To counteract slowing EV sales, Musk has pivoted Tesla’s narrative toward a robotics-driven future. Earlier in 2025, the CEO predicted that Optimus could eventually make up “80% of Tesla’s value.” According to internal projections, Tesla would need to sell upwards of 100 million Optimus robots annually—each priced around $25,000—to hit the upper echelon of its profitability targets. At a 15% EBITDA margin (Tesla’s recent average), that translates into $400 billion in annual core earnings, a monumental leap from the $13 billion expected in 2025.
The Robotaxi Vision: Outpacing Uber by Orders of Magnitude
If robots form one axis of growth, robotaxis shape the other. Tesla aims to commercialize fully autonomous ride-hailing vehicles, building a network that ARK Invest believes could one day generate $600–950 billion in annual ride revenue—more than ten times Uber’s estimated $52 billion for 2025. ARK’s model, although optimistic, forecasts Tesla could eventually take a 40-60% cut of each fare, vastly surpassing Uber’s current model where drivers receive most of the revenue.
As of mid-2025, Tesla operates a fledgling robotaxi pilot fleet—around three dozen vehicles—across parts of Austin, Texas. The company’s strategic goal: deploy one million robotaxis globally, relying on advances in Tesla’s Full Self-Driving (FSD) software, ongoing regulatory approvals, and rapid fleet scaling. The approach, if successful, not only promises massive revenue but could also entrench Tesla as the de facto operating platform for urban autonomous transport worldwide.
Investor Perception: The X Factor
Underlying all these projections is the pivotal role of investor sentiment. Today, investors ascribe Tesla a valuation multiple (enterprise value to EBITDA) of about 75x, far above auto-industry and even tech-company norms. Maintaining such optimism requires Tesla to continually persuade the market that it is less a carmaker and more a platform for innovation—spanning autonomous mobility, robotics, AI software, and energy solutions.
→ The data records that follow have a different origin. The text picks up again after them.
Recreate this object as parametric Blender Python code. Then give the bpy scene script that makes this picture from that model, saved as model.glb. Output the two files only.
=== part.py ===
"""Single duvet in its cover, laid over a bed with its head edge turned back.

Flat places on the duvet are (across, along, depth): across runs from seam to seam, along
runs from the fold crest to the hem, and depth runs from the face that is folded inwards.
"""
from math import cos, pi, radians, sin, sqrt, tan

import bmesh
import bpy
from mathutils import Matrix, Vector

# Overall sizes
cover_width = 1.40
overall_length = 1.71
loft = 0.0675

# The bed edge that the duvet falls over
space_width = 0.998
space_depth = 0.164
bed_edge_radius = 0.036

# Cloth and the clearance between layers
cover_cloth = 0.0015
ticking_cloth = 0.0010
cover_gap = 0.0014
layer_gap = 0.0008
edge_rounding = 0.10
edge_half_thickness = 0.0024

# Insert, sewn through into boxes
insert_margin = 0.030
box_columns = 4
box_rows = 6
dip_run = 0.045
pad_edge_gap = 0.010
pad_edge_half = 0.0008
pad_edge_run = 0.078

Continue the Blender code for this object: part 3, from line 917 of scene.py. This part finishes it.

If investors sustain this level of exuberance, Tesla would need “only” $113 billion in annual EBITDA to justify an $8.5 trillion valuation. However, the pay package’s profit target of $400 billion suggests the most aggressive case, and leading financial houses like Morgan Stanley remain skeptical, stating the target “would imply substantial contributions from Optimus and other AI robot end markets currently not in our forecasts.”
Operational and Competitive Challenges
Despite the bullish projections, Tesla’s path is fraught with execution risk and stiff competition. Regulatory green lights for true autonomous driving remain elusive in many major markets. Technical hurdles—such as achieving consistent Level 4/5 autonomy, robot reliability, and human-robot interaction—are formidable. Moreover, competitors from Waymo to China’s Baidu are aggressively advancing their own robotaxi initiatives.
Even in robotics, Tesla faces daunting challenges. Boston Dynamics (Hyundai-owned), Agility Robotics (Amazon-backed), and many established tech giants are investing billions in general-purpose humanoid and logistics robots. The question becomes: can Tesla outpace deep-pocketed rivals and solve the complex challenges of mass market robot production, safety, and integration?
Shareholder Views: Risk, Reward, and Reality
While some major investors welcome Musk’s compensation package as a bold incentive to urgently reverse declining Tesla sales and refocus on disruptive innovation, others question tying pay to nearly unprecedented profit and product goals. Will Rhind, CEO of GraniteShares, notes, “There are big operational hurdles that Tesla needs to address—such as declining sales. So why not tie the CEO’s compensation to reversing some of those trends?”
Shareholders will ultimately vote on the new pay package in November 2025, with the decision not only determining Musk’s payday but signaling market confidence in Tesla’s audacious roadmap.
Conclusion: The High-Stakes Gamble of the Decade
Tesla’s journey to an $8.5 trillion valuation is a real-time experiment in leadership vision, investor faith, and technological disruption. Should Musk’s bet on robotics, AI, and global robotaxis succeed, Tesla could transcend the auto industry, reshaping how people and machines move and interact. But if technical hurdles, regulatory delays, or waning investor enthusiasm take hold, the plan risks unraveling, leaving Tesla—and Musk—with enormous expectations to reconcile.
Only time will tell whether this high-wire act ends in triumph or serves as a cautionary tale in corporate ambition and the limits of the modern innovation economy.